> [Task instructions] Your task is to restate the data word for word.

> [Provided material]
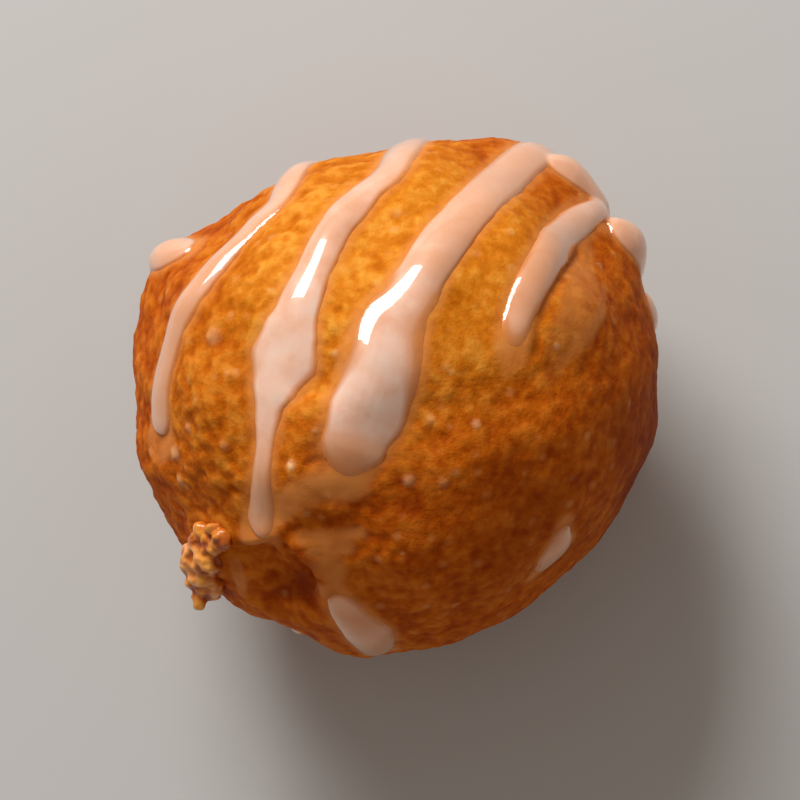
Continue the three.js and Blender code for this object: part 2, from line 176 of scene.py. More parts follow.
def crustRadius(directions):  # from the ball's middle to the crust, in mm
    x, y, z = directions.T
    radius = ball["radius"] / np.sqrt(x**2 + y**2 + (z / ball["flatness"]) ** 2)
    for swell in swells:
        radius += swell["rise"] * np.exp(-((arc(directions, towards(swell["at"])) / swell["spread"]) ** 2))
    for fold in folds:
        radius += foldRelief(directions, fold)
    for heading, phase in waves:
        radius += waveShape["height"] * np.sin(directions @ heading + phase)
    return radius


def onCrust(directions, height):  # points that stand a height above the crust, in mm
    points = directions * (crustRadius(directions) + height)[:, None]
    points[:, 2] += ball["centreHeight"]
    return points


def fromMiddle(points):  # each point's direction from the ball's middle, and its distance
    away = points - [0, 0, ball["centreHeight"]]
    distance = np.linalg.norm(away, axis=1)
    return away / distance[:, None], distance


# Meshes

def readPoints(mesh):
    points = np.empty(len(mesh.vertices) * 3)
    mesh.vertices.foreach_get("co", points)
    return points.reshape(-1, 3)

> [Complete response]
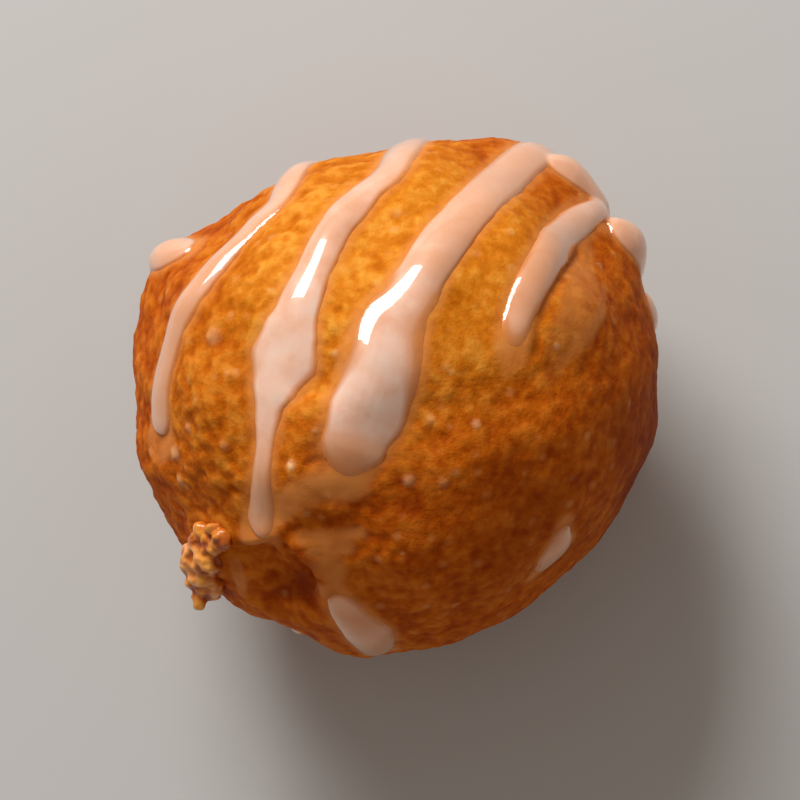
Continue the three.js and Blender code for this object: part 2, from line 176 of scene.py. More parts follow.
def crustRadius(directions):  # from the ball's middle to the crust, in mm
    x, y, z = directions.T
    radius = ball["radius"] / np.sqrt(x**2 + y**2 + (z / ball["flatness"]) ** 2)
    for swell in swells:
        radius += swell["rise"] * np.exp(-((arc(directions, towards(swell["at"])) / swell["spread"]) ** 2))
    for fold in folds:
        radius += foldRelief(directions, fold)
    for heading, phase in waves:
        radius += waveShape["height"] * np.sin(directions @ heading + phase)
    return radius


def onCrust(directions, height):  # points that stand a height above the crust, in mm
    points = directions * (crustRadius(directions) + height)[:, None]
    points[:, 2] += ball["centreHeight"]
    return points


def fromMiddle(points):  # each point's direction from the ball's middle, and its distance
    away = points - [0, 0, ball["centreHeight"]]
    distance = np.linalg.norm(away, axis=1)
    return away / distance[:, None], distance


# Meshes

def readPoints(mesh):
    points = np.empty(len(mesh.vertices) * 3)
    mesh.vertices.foreach_get("co", points)
    return points.reshape(-1, 3)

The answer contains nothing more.